A woman who married former longtime Pike County Sheriff Charles “Fuzzy” Keesee while he was suffering from dementia had him change his will to disinherit his only daughter, the daughter has claimed in a lawsuit.
Mildred Keesee sued Easter May Prater, of Pikeville, last week in Pike Circuit Court, seeking repayment of the money Prater “defrauded” from her, plus punitive damages and an order overturning the will.
Prater’s attorney, Michael de Bourbon, said she denies all the allegations in the lawsuit. Her last name is now Keesee, de Bourbon said.
Charles Keesee was a legend in Pike County politics: He was sheriff for more than 40 years after first taking office in 1962. He lost re-election in the May 2014 primary.
Keesee died Dec. 23 at age 88.
The complaint by Mildred Keesee, 58, said Charles Keesee began suffering dementia in 2014, and that from 2012, he was not mentally competent to handle his financial affairs.
Keesee married Prater in February 2015, even though he wasn’t mentally fit to make that decision, the lawsuit said.

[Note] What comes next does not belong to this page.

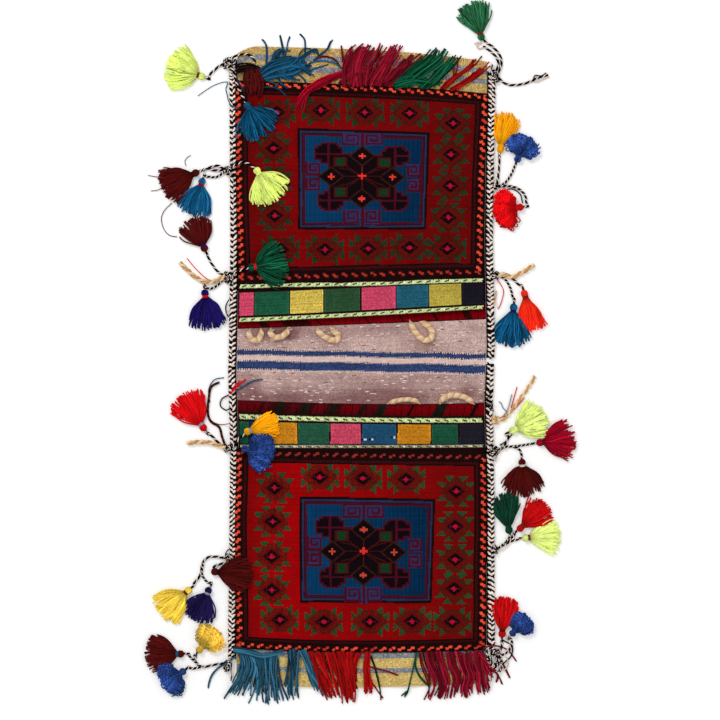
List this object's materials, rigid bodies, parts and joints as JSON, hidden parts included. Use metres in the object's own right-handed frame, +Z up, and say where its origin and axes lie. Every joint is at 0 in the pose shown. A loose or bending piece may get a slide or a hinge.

Mildred Keesee said in an interview that Prater barred her from seeing her father, putting a note on the door of her condominium warning her not to knock or call.
Prater took part in numerous fraudulent financial transactions, including converting several of Keesee’s bank accounts to survivorship accounts so she could “fraudulently separate” Keesee and his heirs from his money and property, the lawsuit said.
Mildred Keesee said in an interview that at one point, Prater received $446,000 from two certificates of deposit her father had maintained.
Mildred Keesee estimated that her father’s estate would have totaled $1 million.
Prater used “undue influence” on Charles Keesee to put a new will in place in May 2015 that disinherited Mildred Keesee and her three children and two grandchildren, the lawsuit alleged.
Mildred Keesee said the new will noted her father’s love and affection, and left her $1. The document left $1 each to her three sons and nothing to her grandchildren, Keesee said.
Charles Keesee would never have done that if he was mentally competent, the lawsuit said.
Mildred Keesee had worked for her father at the sheriff’s office, said Prestonsburg attorney Ned Pillersdorf, who represents Keesee.
“She was very close to her father,” Pillersdorf said.